In general, insects, seem to have done well during the drought, though it is likely to impact the grass-feeding species later on. Many species appeared earlier than usual. For example, my first Banded Demoiselle on 14th at Alt Bridge, Downholland Brook, was about a fortnight early. This excellent locality, five minutes from my home, also produced several Large Red Damselflies, recorded for the first time here last year. During my visits, I was serenaded continuously by a Reed Warbler.
Several birds mimic other species and I was greatly entertained by a Sedge Warbler at Sands Lake incorporating phrases from Oystercatcher and Song Thrush into its chattering song. I was pleased to find Bog-bean in flower on the lake-side. A large patch of yellow-flowered Alexanders attracted lots of nectaring insects, including the wetland hoverfly Riponnensia splendens. Also there was a new species to me, the Phantom Crane-fly Ptychoptera contaminata with its spotty wings. Although it resembles a crane-fly or “daddy long-legs” it belongs to a different family and is found in damp, shady places.
The south-facing woodland edge at Ravenmeols is also good for insects, a special find on 3rd being four Spring Heath Robberflies. In the April notes, I highlighted this nationally scarce insect as a Sefton Coast speciality. The same area produced my first Small Heath butterfly of the year, a mating pair of Common Blues and the strange sawfly Macrophya annulata. This mimics red-and-black spider-hunting wasps so effectively that, when I examined the photo, I thought it was one of them. However, the wasp and bee expert, Ben Hargreaves, knew otherwise.
Late in the month, I travelled a little further to the Leeds-Liverpool Canal at Aintree. In the hope of finding the Red-eyed Damselfly at one of its few haunts in the Northwest. Sections of the canal were drained by a major leak last year and there were concerns this might have affected its fauna. It was hard graft but I eventually found my quarry, counting 10 Red-eyes, including three pairs, on water-lily leaves.
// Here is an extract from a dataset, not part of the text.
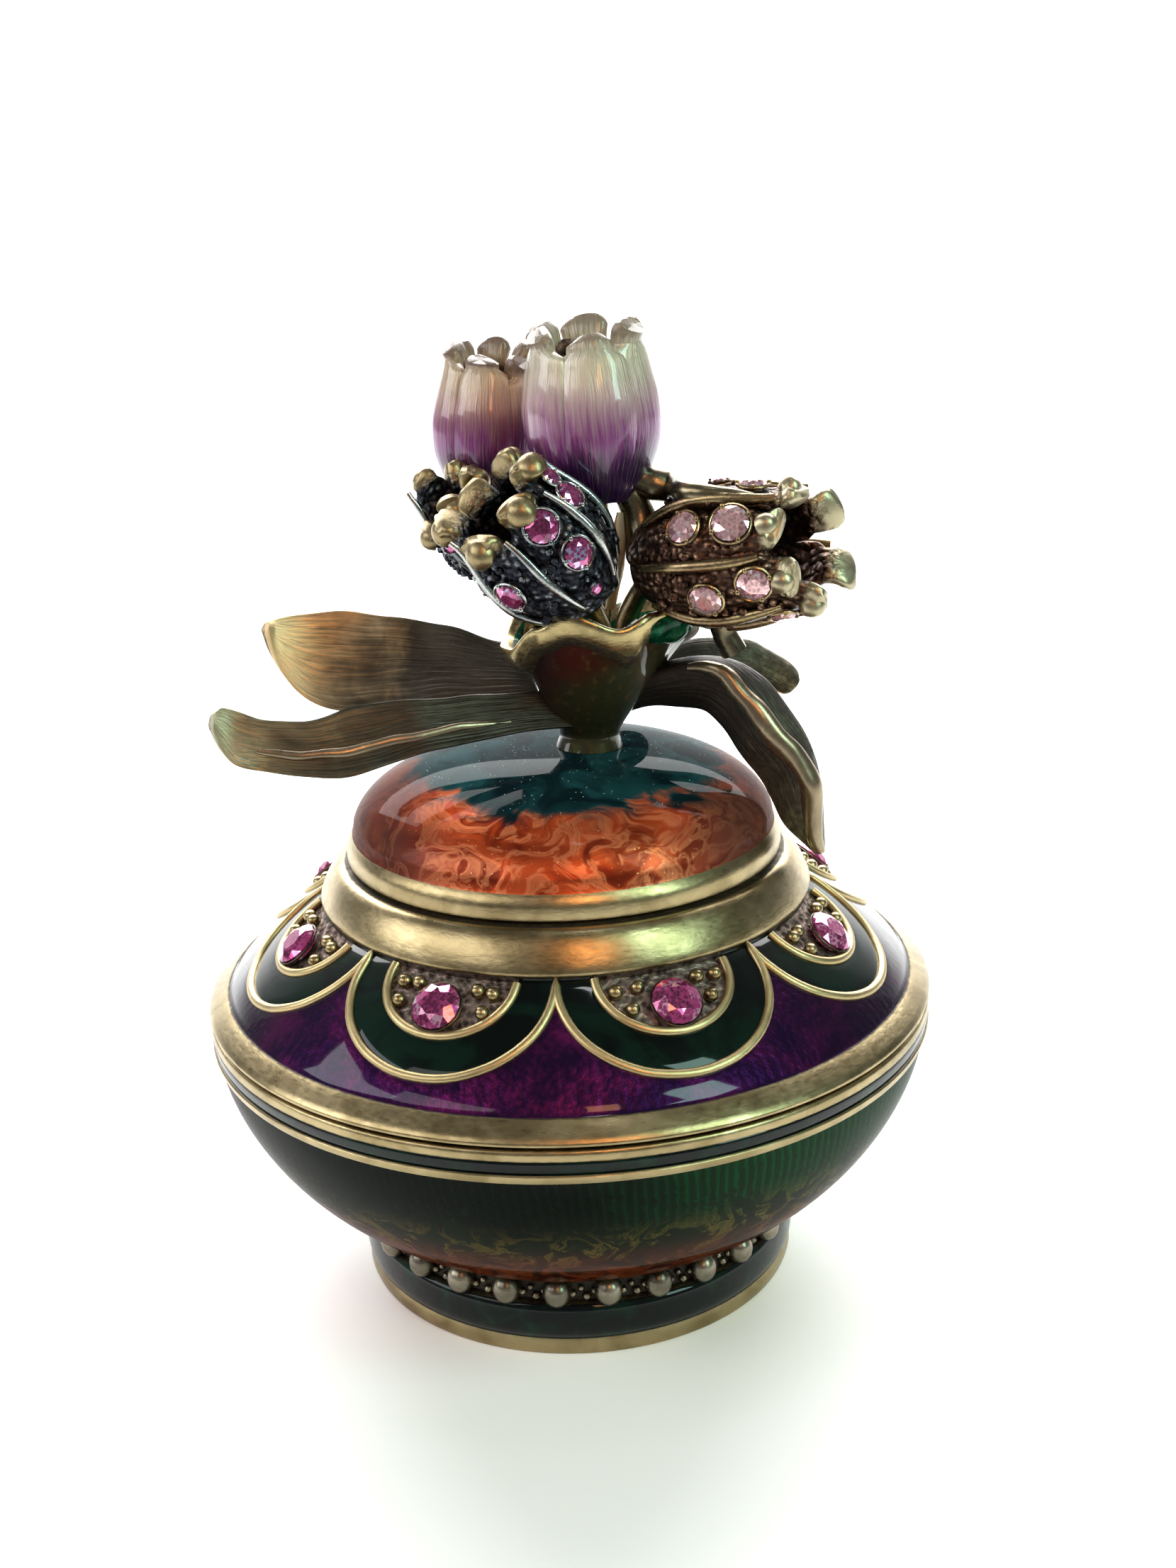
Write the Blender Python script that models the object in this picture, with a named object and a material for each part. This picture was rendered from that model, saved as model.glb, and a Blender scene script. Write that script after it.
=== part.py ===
# Enamel trinket box with a cast bouquet on its lid.
# A round footed bowl, a lift-off lid with a domed cap, and flowers and leaves standing on the dome.
# Units are metres, +Z is up, the origin is the centre of the foot's underside, -Y faces the viewer.

import math

import bmesh
import bpy
from mathutils import Matrix, Vector

MM = 0.001

# Clearances and shared sizes
SEAT_GAP = 0.3 * MM          # between pieces that rest on or stand in each other
LIP_CLEARANCE = 0.5 * MM     # round the lid's locating lip, inside the bowl
EDGE_ROUND = 0.1 * MM        # how far a seam's outer corner is eased
TURNED_SIDES = 32            # sides of every turned piece

# Bowl
BELLY_R = 33.0 * MM          # widest radius, at the seam
BOWL_RIM_Z = 27.0 * MM
BOWL_DEPTH_R = 25.4 * MM     # vertical half axis of the bowl's outer curve
BOWL_WALL = 1.6 * MM
BOWL_FLOOR = 2.0 * MM        # thickness of the bowl's floor
RIM_H = 0.9 * MM             # plain brass rim above the dark band
BAND_H = 1.2 * MM            # dark enamel band below the rim
LINE_H = 0.75 * MM           # brass line below the dark band
LINE_PROUD = 0.15 * MM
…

There were some spectacular finds by others during the month. Reports of Hairy Dragonfly at Lunt Meadows Nature Reserve were finally confirmed on 25th when Phil Boardman took an excellent photograph of a male. This was the first for Lancashire and North Merseyside of a dragonfly that is slowly expanding its range. Also new to the region was Pete Kinsella’s Pine Callicera,a rare hoverfly that used to be confined to Caledonian pine forests in the Scottish Highlands. From 2011, it began to turn up in pine plantations in England. On 20th, Pete decided to check Ravenmeols for the hoverfly and, after only an hour of searching, spotted two males high up on a pine trunk. He suggests that further searches in the Sefton pinewoods will surely produce more sightings of this charismatic insect. Finally, Gary Hedges of the Tanyptera Project at World Museum Liverpool went to Freshfield to hunt for a very rare, scarab beetle, the tiny Red Dune Crawler Rhysothorax rufa. After sieving large amounts of sand in the frontal dunes, he was rewarded by a single dead specimen of the target beetle. It has only ever been found at five British localities, this being the first for 14 years of a species that is listed as “endangered” in the UK and has drastically declined from being described as “abundant” in the late 19th and early 20th centuries.
As I write these notes, a Song Thrush is singing full blast in the garden. Perhaps it is one that I fed during the winter. This month, water rather than food has been crucial for garden birds. From my lounge chair, I have watched Starlings and House Sparrows jostling to drink or bathe in a bowl that sometimes needed topping up several times a day. Surely June can’t be as dry as this!